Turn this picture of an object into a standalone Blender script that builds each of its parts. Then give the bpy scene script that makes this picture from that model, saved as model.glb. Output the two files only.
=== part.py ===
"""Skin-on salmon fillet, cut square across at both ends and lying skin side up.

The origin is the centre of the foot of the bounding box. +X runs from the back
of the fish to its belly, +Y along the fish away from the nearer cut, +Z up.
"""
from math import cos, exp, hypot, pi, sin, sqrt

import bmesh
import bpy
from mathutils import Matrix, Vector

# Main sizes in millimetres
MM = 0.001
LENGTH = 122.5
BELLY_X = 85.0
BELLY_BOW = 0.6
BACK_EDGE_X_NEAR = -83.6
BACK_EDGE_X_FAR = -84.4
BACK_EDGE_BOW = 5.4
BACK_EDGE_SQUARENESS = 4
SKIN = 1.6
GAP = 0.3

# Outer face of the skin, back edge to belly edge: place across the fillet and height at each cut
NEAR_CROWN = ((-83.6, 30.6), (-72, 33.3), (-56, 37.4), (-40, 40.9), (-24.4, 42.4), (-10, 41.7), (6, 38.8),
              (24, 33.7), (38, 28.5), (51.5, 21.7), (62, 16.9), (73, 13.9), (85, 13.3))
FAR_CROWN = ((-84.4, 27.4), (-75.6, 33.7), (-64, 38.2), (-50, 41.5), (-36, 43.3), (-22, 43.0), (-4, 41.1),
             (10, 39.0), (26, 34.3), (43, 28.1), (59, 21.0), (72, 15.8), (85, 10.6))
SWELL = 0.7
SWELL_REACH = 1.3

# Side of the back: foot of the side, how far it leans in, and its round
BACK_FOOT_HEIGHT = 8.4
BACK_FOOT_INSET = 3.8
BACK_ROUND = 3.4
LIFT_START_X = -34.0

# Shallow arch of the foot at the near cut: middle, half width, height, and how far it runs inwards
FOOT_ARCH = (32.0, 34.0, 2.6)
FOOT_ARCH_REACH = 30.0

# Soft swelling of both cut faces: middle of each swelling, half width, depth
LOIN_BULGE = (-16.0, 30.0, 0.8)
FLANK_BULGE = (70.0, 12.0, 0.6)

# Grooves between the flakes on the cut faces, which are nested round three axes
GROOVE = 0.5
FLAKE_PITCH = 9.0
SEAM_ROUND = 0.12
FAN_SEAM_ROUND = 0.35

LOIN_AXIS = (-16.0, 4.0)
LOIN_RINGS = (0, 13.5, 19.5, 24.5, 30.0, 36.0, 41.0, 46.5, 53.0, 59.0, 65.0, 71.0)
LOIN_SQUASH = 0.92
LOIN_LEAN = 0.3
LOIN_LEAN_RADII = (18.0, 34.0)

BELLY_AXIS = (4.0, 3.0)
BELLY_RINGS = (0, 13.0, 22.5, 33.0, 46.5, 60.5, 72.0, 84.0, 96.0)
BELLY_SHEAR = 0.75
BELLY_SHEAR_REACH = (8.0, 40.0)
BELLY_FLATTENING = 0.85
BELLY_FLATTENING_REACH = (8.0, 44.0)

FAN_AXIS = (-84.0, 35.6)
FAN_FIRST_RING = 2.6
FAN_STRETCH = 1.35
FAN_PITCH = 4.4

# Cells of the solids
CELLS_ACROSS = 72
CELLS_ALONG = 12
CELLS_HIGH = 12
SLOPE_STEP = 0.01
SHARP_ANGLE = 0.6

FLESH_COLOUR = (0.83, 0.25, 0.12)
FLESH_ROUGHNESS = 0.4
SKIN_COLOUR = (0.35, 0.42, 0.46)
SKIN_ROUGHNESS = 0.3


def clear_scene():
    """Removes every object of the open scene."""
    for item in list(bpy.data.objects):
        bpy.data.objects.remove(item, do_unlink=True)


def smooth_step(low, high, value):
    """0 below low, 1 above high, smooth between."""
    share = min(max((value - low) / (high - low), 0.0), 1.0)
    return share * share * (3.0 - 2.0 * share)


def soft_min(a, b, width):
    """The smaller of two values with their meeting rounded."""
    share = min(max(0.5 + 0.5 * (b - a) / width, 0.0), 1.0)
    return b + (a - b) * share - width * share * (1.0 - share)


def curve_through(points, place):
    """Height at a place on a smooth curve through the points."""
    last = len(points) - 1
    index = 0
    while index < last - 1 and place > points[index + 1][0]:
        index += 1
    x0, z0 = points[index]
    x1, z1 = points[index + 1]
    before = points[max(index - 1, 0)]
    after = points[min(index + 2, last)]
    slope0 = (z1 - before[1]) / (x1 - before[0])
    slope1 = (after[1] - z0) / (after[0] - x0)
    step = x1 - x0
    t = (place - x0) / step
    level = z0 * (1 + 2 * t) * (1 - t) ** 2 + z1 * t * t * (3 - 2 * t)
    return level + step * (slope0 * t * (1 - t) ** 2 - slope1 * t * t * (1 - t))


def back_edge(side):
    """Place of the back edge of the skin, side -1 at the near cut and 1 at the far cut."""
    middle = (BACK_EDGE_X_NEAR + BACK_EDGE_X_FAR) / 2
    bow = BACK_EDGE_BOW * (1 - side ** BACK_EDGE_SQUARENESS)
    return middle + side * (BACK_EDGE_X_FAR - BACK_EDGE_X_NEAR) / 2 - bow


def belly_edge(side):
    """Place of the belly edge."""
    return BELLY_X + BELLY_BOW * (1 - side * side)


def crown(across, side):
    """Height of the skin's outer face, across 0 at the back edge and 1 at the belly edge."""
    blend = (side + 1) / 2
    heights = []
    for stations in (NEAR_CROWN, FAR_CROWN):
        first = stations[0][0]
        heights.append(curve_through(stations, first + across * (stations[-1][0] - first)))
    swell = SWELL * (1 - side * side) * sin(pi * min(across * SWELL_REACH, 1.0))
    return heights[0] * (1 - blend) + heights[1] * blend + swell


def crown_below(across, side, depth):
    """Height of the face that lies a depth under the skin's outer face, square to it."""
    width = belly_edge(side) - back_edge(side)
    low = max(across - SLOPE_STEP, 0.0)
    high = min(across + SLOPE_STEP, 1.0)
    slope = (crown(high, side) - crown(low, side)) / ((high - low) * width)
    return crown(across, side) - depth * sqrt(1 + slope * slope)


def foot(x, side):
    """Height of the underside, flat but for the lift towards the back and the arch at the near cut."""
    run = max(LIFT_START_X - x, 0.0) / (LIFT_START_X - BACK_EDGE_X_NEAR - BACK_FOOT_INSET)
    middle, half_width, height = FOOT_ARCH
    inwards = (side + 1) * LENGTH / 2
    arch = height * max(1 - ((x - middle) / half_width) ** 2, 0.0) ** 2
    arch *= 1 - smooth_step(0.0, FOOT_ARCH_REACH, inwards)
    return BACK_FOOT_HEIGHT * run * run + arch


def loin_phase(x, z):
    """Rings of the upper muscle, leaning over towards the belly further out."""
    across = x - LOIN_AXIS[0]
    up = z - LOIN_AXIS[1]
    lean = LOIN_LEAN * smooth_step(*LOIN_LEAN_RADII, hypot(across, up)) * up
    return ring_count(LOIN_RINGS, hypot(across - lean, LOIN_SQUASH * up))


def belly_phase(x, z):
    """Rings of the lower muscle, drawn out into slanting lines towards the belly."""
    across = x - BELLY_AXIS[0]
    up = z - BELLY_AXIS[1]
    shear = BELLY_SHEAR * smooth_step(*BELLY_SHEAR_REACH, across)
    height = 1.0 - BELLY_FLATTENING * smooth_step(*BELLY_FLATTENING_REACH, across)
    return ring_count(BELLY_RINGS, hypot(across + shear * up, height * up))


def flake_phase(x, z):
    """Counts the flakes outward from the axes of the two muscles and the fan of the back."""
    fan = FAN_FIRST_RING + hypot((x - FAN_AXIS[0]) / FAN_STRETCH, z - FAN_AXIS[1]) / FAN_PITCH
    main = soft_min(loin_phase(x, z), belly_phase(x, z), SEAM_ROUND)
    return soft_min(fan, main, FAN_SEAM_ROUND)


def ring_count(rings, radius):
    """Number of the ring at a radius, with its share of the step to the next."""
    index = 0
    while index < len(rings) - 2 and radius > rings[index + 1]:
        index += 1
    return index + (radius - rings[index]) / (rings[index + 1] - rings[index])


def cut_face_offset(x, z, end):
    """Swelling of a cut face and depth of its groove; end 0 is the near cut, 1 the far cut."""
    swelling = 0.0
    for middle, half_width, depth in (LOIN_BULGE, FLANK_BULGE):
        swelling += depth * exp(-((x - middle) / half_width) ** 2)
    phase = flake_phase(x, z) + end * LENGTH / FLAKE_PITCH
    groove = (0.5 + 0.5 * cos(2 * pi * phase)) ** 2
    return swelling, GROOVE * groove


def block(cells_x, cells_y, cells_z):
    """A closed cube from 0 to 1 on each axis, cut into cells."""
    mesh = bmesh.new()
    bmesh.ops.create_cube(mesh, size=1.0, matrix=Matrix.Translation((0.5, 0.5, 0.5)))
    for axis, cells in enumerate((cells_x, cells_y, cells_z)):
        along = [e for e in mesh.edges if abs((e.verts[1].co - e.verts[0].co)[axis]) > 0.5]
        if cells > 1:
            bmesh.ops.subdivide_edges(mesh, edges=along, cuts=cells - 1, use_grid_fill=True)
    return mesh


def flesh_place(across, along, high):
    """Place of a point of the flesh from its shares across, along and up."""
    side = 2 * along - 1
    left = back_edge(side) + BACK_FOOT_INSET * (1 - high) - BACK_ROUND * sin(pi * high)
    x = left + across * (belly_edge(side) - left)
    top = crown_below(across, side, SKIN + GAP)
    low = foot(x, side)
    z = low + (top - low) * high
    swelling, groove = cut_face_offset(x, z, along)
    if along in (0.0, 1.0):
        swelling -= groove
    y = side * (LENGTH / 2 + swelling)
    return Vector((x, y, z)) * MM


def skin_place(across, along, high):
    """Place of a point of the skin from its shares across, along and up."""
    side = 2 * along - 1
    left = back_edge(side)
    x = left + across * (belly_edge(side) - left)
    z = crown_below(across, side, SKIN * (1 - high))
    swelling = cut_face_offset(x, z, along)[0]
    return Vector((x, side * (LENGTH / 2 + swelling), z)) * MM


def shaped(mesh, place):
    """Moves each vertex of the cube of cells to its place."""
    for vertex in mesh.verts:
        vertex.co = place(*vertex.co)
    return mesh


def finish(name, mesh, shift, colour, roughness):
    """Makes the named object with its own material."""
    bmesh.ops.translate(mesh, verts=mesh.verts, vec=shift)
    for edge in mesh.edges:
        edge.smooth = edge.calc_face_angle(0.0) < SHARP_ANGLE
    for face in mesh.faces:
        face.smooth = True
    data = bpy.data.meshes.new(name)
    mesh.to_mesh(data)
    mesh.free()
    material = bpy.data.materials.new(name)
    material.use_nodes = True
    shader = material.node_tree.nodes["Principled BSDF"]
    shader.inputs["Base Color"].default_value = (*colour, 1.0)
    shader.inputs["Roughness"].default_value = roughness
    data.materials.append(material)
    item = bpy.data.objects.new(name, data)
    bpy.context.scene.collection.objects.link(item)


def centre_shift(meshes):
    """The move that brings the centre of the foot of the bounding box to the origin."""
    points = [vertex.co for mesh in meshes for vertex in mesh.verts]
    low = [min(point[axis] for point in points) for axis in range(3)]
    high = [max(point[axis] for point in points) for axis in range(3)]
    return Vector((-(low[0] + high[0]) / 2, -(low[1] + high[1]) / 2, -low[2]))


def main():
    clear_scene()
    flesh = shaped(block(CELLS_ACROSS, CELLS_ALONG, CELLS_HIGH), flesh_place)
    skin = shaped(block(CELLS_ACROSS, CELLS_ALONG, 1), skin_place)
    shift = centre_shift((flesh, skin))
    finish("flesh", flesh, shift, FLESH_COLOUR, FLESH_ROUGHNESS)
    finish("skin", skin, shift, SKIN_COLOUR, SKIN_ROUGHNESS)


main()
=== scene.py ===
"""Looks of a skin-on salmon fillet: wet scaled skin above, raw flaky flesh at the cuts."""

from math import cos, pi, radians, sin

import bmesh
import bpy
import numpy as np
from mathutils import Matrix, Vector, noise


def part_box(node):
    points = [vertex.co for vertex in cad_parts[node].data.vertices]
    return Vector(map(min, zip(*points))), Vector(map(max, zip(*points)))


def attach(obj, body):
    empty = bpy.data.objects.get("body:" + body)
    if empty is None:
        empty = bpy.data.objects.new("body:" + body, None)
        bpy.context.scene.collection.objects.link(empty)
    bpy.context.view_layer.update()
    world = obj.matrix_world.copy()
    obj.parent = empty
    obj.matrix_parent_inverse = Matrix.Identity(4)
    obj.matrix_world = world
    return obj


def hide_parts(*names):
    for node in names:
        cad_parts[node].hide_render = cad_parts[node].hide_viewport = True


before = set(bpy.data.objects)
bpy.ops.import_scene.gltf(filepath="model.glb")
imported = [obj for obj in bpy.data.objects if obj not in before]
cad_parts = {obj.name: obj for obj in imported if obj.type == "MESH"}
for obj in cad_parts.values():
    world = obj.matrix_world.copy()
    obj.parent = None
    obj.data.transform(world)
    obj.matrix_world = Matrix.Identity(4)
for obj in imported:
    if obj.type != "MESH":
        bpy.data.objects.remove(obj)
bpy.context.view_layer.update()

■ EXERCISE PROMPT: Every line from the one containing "bpy.data.objects.remove(obj)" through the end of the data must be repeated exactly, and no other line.

■ ANSWER:
        bpy.data.objects.remove(obj)
bpy.context.view_layer.update()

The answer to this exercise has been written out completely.